Выбрать главу

— Тебя утешает это?

— Конечно. Из этого видно, что такого рода бури вызваны не пагубными страстями отдельных людей, а невидимым богом, руководящим вселенной. Перед этим богом я научился склонять голову. Если я его не понимаю, то в этом моя вина, а не его. Постарайся его понять. Но кто из вас задумывается над этим? Вы живете сегодняшним днем, не заглядывая дальше ближайшего дорожного столба, и воображаете, что он отмечает конец пути; вы видите волну, уносящую вас, и не замечаете моря! Нынешняя волна — это вчерашняя волна, поток наших душ проложил ей дорогу. А нынешняя волна проложит тропу для завтрашней и, в свою очередь, будет предана забвению, как забыта наша. Я не в восторге от современного национализма, но и не боюсь его: он пройдет со временем, он исчезает, он уже исчез. Это — только одна из ступеней лестницы. Взбирайся на вершину! Это лишь передовой отряд наступающей армии. Слышишь, уже доносятся звуки флейт и барабанов!

(Кристоф стал барабанить по столу и разбудил кота; тот вскочил в испуге.)

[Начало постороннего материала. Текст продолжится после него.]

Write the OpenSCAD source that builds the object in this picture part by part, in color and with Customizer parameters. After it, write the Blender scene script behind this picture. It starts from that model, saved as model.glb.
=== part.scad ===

…Каждый народ чувствует сегодня настоятельную потребность собрать свои силы и подвести итог, ибо наше столетие, благодаря взаимному обмену мыслями, благодаря огромному вкладу умов всего человечества, созидающих мораль, науку, новую веру, преобразило народы. Пусть каждый человек произведет смотр своей совести, чтобы знать, кто он и каково его достояние, прежде чем вместе с другими вступит в новый век. Приближается новая эра. Человечество собирается подписать новый договор с жизнью. Общество возродится на основе новых законов. Завтра воскресенье. Каждый подводит итог неделе, каждый убирает свое жилище и хочет навести в доме чистоту, прежде чем предстать вместе с другими перед ликом общего божества и заключить с ним новый договор.

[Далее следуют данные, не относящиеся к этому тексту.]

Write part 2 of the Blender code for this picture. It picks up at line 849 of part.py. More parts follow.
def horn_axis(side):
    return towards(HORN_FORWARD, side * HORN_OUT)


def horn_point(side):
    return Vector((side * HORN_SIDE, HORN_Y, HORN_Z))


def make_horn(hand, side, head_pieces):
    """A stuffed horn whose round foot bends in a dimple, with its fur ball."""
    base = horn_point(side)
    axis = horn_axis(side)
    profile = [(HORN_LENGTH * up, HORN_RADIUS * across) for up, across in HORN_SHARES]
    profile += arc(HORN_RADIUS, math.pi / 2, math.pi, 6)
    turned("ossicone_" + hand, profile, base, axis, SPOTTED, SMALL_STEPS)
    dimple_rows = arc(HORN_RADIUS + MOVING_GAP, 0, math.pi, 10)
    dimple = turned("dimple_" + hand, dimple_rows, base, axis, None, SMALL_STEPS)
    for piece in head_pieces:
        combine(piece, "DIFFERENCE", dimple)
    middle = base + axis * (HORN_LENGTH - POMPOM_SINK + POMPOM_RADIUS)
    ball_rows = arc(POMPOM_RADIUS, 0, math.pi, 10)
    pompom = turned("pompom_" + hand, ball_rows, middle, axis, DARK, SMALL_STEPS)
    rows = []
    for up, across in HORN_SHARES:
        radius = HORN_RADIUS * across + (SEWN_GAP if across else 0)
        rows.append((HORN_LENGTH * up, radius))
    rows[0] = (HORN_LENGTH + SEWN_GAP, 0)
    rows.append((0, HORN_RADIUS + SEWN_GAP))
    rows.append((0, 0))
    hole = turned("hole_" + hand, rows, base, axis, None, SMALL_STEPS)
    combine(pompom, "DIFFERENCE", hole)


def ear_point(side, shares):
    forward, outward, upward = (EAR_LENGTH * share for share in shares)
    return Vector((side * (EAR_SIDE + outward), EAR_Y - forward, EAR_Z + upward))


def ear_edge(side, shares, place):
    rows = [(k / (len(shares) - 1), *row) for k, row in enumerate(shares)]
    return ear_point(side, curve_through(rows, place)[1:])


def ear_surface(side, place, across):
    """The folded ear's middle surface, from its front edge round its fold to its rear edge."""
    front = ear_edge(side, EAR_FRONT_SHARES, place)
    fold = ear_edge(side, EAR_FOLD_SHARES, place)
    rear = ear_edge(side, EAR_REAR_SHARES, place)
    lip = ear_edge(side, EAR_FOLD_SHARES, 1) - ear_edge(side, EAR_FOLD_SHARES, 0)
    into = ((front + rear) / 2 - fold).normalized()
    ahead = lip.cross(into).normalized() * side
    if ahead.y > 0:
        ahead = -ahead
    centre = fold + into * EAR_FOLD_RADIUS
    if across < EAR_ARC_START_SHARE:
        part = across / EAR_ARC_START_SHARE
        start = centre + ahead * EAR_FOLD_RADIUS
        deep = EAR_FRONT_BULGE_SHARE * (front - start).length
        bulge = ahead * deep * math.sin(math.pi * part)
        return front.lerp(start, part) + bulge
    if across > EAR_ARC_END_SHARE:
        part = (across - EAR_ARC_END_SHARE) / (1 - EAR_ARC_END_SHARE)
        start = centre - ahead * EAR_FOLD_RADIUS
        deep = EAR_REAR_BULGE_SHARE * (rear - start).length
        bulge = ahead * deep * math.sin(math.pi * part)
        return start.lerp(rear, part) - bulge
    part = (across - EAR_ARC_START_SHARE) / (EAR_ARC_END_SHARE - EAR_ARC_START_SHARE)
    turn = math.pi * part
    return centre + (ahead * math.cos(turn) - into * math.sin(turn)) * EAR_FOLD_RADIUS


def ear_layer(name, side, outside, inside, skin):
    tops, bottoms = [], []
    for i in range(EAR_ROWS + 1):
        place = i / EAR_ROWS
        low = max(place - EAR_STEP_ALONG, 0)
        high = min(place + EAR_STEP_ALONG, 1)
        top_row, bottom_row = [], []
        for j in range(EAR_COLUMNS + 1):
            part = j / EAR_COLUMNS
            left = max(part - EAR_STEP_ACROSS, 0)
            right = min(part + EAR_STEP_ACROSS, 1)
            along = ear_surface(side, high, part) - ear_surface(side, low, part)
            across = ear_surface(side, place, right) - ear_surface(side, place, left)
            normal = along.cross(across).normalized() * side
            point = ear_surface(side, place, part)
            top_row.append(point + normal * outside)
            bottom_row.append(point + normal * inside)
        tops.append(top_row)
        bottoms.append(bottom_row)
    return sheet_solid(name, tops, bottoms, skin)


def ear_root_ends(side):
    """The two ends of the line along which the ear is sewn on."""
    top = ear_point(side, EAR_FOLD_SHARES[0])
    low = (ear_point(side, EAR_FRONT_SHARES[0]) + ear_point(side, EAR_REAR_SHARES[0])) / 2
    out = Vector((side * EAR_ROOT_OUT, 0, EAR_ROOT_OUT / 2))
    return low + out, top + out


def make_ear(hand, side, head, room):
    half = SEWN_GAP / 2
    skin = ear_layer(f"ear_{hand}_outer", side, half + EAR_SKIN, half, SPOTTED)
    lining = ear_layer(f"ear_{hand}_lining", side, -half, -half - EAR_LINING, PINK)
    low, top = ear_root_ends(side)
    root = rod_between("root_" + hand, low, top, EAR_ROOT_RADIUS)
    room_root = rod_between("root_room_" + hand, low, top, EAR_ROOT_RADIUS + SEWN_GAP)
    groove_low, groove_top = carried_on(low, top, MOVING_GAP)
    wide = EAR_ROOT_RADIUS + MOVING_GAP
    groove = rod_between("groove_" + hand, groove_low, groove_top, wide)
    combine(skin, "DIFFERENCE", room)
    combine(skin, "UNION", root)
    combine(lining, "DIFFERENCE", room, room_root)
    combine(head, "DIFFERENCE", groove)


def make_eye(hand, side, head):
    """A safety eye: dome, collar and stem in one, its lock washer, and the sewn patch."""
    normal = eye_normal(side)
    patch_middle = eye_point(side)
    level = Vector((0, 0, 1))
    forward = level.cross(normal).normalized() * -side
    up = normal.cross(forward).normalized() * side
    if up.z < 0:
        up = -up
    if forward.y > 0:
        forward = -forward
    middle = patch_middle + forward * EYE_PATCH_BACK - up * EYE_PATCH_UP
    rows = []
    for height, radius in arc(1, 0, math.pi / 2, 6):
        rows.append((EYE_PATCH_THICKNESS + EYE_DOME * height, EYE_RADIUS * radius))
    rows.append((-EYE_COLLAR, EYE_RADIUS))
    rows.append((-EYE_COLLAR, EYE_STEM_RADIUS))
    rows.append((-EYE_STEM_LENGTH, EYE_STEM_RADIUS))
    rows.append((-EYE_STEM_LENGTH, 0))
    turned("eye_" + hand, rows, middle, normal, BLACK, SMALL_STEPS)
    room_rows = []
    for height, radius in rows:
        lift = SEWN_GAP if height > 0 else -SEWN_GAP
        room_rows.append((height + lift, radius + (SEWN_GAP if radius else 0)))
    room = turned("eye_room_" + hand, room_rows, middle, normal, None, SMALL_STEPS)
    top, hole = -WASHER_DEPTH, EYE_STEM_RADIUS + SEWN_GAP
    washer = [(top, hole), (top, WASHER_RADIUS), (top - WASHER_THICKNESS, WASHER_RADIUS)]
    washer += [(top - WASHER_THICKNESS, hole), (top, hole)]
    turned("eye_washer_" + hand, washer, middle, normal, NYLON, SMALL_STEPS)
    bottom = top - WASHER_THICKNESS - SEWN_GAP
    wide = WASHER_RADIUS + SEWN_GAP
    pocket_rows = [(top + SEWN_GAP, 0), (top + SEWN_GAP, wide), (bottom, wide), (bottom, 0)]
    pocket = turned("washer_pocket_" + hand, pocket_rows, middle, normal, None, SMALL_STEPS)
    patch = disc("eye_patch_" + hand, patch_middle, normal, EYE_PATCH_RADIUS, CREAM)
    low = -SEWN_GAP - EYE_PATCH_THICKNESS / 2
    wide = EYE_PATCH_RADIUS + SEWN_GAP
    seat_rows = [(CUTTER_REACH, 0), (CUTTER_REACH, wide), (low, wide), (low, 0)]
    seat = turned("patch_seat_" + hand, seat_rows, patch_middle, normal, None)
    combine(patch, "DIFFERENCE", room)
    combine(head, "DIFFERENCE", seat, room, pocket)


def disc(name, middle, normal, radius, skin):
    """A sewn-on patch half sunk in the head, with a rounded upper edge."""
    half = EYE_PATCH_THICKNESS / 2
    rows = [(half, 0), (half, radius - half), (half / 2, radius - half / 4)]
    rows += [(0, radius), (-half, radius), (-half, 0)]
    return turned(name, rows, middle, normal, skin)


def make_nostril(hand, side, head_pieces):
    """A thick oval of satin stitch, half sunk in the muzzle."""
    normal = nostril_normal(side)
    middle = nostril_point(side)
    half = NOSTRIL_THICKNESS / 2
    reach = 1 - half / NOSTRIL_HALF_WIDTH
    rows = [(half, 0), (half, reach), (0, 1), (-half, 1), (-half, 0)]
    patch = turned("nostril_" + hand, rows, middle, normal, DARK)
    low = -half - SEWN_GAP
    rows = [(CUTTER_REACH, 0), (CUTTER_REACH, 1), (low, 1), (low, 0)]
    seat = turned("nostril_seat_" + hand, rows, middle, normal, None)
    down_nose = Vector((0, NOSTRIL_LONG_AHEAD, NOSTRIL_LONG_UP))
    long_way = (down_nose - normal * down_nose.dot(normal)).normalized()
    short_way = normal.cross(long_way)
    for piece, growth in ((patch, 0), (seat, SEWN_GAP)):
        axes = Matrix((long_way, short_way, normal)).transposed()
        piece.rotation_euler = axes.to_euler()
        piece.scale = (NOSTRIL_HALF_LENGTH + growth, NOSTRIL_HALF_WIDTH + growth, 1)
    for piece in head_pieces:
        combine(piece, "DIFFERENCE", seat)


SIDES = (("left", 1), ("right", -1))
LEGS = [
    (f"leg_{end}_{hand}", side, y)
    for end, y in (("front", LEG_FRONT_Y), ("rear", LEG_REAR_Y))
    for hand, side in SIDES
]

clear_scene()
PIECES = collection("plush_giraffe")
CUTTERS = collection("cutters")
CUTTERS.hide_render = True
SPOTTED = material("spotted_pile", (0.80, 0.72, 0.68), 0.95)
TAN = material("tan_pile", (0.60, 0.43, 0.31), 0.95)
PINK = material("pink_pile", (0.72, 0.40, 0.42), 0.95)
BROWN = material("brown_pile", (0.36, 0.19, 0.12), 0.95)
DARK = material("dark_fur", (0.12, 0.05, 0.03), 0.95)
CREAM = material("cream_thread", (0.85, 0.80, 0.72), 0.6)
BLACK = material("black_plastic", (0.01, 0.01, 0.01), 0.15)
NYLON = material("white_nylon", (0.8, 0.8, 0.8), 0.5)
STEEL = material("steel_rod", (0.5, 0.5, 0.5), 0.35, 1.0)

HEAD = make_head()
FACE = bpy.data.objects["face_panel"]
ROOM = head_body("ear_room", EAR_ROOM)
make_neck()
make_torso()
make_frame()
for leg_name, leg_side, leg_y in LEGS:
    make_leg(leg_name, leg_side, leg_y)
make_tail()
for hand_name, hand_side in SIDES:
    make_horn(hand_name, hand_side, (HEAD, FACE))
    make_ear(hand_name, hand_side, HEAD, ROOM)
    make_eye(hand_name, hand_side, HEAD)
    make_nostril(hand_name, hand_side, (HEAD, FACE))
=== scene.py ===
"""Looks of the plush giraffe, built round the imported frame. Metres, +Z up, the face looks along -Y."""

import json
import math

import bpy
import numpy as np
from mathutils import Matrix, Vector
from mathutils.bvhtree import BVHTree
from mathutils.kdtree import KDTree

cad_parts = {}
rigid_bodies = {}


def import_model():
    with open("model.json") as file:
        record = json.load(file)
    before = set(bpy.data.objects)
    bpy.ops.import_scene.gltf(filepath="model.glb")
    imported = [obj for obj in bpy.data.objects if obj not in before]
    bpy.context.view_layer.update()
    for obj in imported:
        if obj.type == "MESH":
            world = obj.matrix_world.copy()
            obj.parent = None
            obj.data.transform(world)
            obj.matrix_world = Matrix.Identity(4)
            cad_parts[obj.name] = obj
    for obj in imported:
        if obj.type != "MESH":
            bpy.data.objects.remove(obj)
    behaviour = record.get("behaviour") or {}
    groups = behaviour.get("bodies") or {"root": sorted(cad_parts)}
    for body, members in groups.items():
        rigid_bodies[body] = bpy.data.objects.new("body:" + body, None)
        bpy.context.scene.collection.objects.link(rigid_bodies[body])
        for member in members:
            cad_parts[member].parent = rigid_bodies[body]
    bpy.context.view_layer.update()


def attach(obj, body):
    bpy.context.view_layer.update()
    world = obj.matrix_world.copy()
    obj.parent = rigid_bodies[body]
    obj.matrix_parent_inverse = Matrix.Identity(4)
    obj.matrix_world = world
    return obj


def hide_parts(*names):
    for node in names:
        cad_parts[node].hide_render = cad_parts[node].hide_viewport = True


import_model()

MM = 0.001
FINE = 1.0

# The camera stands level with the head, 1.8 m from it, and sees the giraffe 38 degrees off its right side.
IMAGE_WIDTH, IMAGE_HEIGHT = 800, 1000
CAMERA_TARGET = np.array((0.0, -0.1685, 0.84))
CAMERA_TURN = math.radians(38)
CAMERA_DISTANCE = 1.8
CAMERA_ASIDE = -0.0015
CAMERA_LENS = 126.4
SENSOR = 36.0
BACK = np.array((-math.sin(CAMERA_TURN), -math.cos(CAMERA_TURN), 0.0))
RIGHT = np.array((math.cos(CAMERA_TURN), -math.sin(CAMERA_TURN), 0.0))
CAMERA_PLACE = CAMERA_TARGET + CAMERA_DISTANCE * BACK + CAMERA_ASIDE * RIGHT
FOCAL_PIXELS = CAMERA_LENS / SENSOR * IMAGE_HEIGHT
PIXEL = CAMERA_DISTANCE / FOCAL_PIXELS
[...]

Эмманюэль смотрел на Кристофа, и в его глазах отражались мелькавшие перед ним видения. Когда Кристоф кончил, он некоторое время молчал, а затем произнес:

— Ты счастлив, Кристоф! Ты не видишь ночи.

— Я умею видеть в ночи, — сказал Кристоф. — Я достаточно долго прожил во мраке. Я старый филин.

Примерно к этому времени друзья стали замечать перемену в поведении Кристофа. Он часто бывал рассеян, как бы отсутствовал. Он не всегда слышал, когда к нему обращались. У него был сосредоточенный, счастливый вид. Когда шутили над его рассеянностью, он от всего сердца просил извинения. Иногда он говорил о себе в третьем лице:

— Крафт сделает это для вас…

или:

— Кристоф над этим здорово посмеется…

Те, кто плохо его знал, говорили:

— Какая самовлюбленность!

На самом деле было наоборот. Кристоф смотрел на себя как бы со стороны. Он дошел до такого состояния, когда даже перестает интересовать борьба за прекрасное, ибо каждый, кто выполнил свой долг, полагает, что другие поступят так же и в конце концов, как говорит Роден, «прекрасное все-таки восторжествует». Злоба людская и несправедливость не вызывали в нем больше возмущения. Он говорил себе, смеясь: «Это противоестественно, это значит, что жизнь во мне угасает».

И действительно, он уже не был так вынослив, как прежде. Малейшее физическое усилие, длинная прогулка или быстрая ходьба утомляли его. У него тотчас же начиналась одышка и боли в сердце. Иногда он вспоминал о своем старом друге Шульце. Он не говорил окружающим о своем нездоровье. К чему, не правда ли? Только причинишь им беспокойство, ведь этим не поможешь. Впрочем, он не придавал серьезного значения своему недомоганию. Гораздо больше, чем болезни, он боялся, что его заставят лечиться.

Под влиянием смутного предчувствия ему захотелось снова повидать родину. Он откладывал это намерение из года в год. Он говорил себе: «Вот в будущем году…» Но на этот раз он не стал откладывать.

Он уехал тайком, никого не предупредив. Путешествие получилось короткое. Кристоф не нашел ничего из того, что искал. Перемены, которые намечались во время его последнего пребывания, теперь уже были осуществлены: маленький городок превратился в большой промышленный центр. Старые дома были снесены. Исчезло кладбище. На месте фермы Сабины стоял завод и поднимались высокие трубы. Река окончательно затопила луга, где играл Кристоф в детстве. Одна улица (что за улица!), застроенная грязными лачугами, называлась его именем. Все прошлое умерло, даже сама смерть. Пусть будет так! Жизнь продолжается; быть может, другие маленькие Кристофы мечтают, страдают, борются в домишках этой улицы, носящей его имя.